That's in fact what we have here.  The resolution of "foo" from the
bar.o CU is an address in bar's own .bss, for a word that never
existed in bar.o at all.  The linker adds the word, a R_*_COPY reloc
to it, and a "foo" symbol with that st_value.  (This tells the
dynamic linker to look up foo.so's "foo" at startup time and copy
its initializer (23) to bar's copy.)

But it's worse than that!  That's not only what "foo" means to the
code in the executable, it's also what "foo" actually means to the
code in foo.so itself, the code in the very CU that purports to (and
does!) provide the defining declaration.  So even though it gave you
a DW_AT_location, you cannot stop there and take that as the
explanation.  The compiler didn't lie, but it told you something
quite subtle.  It gave DW_AT_location, but also DW_AT_external.
This means exactly, "I defined it in the assembly, but the linker is
also involved."  (You can read in, "... and good luck with that,
sucker!")  Since the linker is involved, this means you have to
figure out what the assembly looked like (i.e. correct mangling or
whatever), and then figure out what the linker did with that, and
then figure out what that meant to the dynamic linker.

This is related to two other cases, with symbol visibility, and with
symbol versioning.  These are ways that are similar in how you have
to look at the compiler's perspective through the lens of the
linkers that followed, and in that there are two things that from
CUs alone look like they go together.  In the PIC case, they really
do go together in the abstract view--there is just a purely
mechanical wrinkle that could mislead you.  In these cases, you can
have something that the DWARF identifies just the same in multiple
CUs, but that actually aren't the same in the slightest!

Consider:

	$ g++ -g -c -fPIC -o foo1.o -xc++ <(echo 'namespace internal __attribute__((visibility("hidden"))) { int i; };')
	$ g++ -g -c -fPIC -o foo2.o -xc++ <(echo 'namespace internal __attribute__((visibility("hidden"))) { extern int i; }; int foo () { return internal::i; }')
	$ gcc -g -shared -o foo.so foo1.o foo2.o
	$ g++ -g -c -fPIC -o bar1.o -xc++ <(echo 'namespace internal { int i; };')
	$ g++ -g -c -fPIC -o bar2.o -xc++ <(echo 'namespace internal { extern int i; }; int bar () { return internal::i; }')
	$ gcc -g -shared -o bar.so bar1.o bar2.o
	$ eu-readelf -sr -winfo foo.so bar.so

Now imagine a program linking in both foo.so and bar.so.  There are
two different things that are both separate but equal and both truly
internal::i and both truly _ZN8internal1iE.  By any method, there is
no one answer to, "What is internal::i?"  The only answers are
context-specific.

This example is the simplest case.  Here you could very well take
the holistic, source-centric view and decide that means "holistic
within the same linked object".  When asking in a foo.so context,
you take the foo1.o and foo2.o CUs together.  When asking in a
bar.so context, you take the bar1.o and bar2.o CUs together.
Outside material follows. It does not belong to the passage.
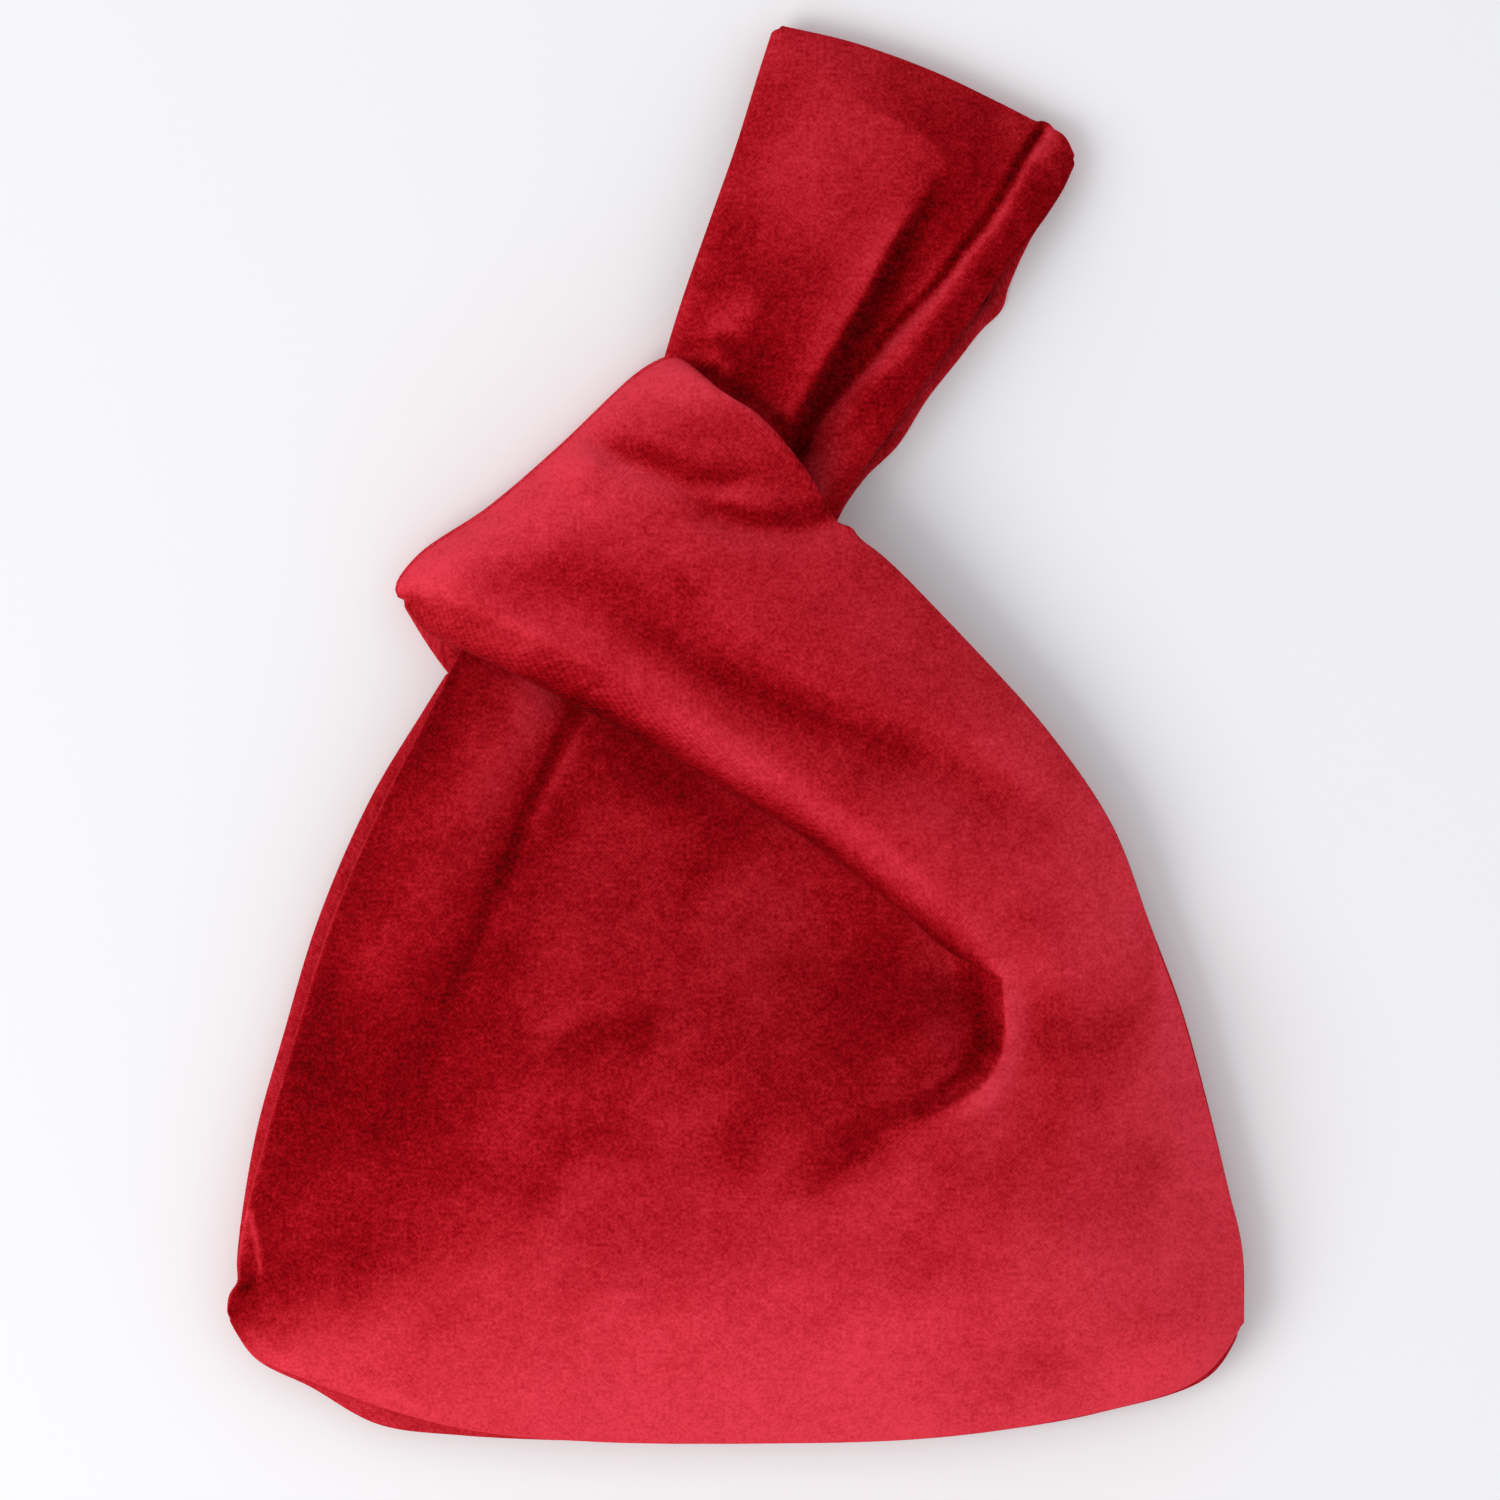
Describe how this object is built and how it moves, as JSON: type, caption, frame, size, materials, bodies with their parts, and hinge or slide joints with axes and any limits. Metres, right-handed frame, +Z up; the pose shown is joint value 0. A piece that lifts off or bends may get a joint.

But this really is only the simplest case.  Now imagine that bar1.o
and bar2.o are linked into two separate DSOs.  Those two DSOs are
meant to work together, so one refers to the other's namespace.  But
foo.so has nothing to do with them.  You can't tell that from the
source, and you can't tell it from segregating the source along DSO
boundaries.  (Well, maybe you can, since the literal source has the
visiblity attribute to see, and perhaps the DWARF could represent
that to you.  But I could as well have made the example do the
symbol-hiding with a linker version script, so the compiler might
never have known.)  There is no CU in bar2.so that defines it, so
you have to look in some other DSO.  How can you tell whether you
wanted to look in foo.so or in bar1.so?  If the answer is to consult
any ELF details about the DSOs' interrelationships (and that's the
only answer I can think of), then we've come full circle to getting
code-centric at the large granularity while we claimed to be
holistic at the small granularity.

If instead you think locally, and code-centrically, you can get it
all right.  The bar2.o CU's declaration says DW_AT_external, so you
know its symbol name.  In bar2.so this symbol is undefined, so you
have to emulate the dynamic linker's lookup to resolve it.  The
foo.so symbol by that name is defined, but it's STB_LOCAL and
STV_HIDDEN, so it can't be the one.  The bar1.so definition is
STB_GLOBAL and STV_DEFAULT, so it could be the one.  Luckily, it's
the only such candidate in this example.  When there are other
candidates, you have to be sure you are following the dynamic
linker's algorithm for which comes first and wins.  All the corners
of that are a big wad of hair, but it is concretely knowable anyway.
(Mostly.  Mostly.)

The case with symbol versions is much the same.  The details of what
ELF symbol magic you have to grok to resolve to the right symbol in
the right object are all that differ.

Of course, it can always be worse than that.  Even when you do
everything right, you still have to bridge the gap from the symbol
name DWARF has made you decide you to look for, and an actual ELF
symbol.  If you do enough fancy linker machinations, there can be
more than one symbol by the same name in a single linked object.
(They'll have different binding, or different symbol versions, or be
in different section groups.)  It could very well not be possible to
figure out which one the assembly code corresponding to a given CU
wound up actually referring to when all linked.  (There are ways to
do things that just plain lose information.)  But you have to really
go out of your way to wind up with that.  If a build process
involves ld -r stages with funny options and/or linker scripts, be
afraid--but even then the extreme weirdness is unlikely to come up.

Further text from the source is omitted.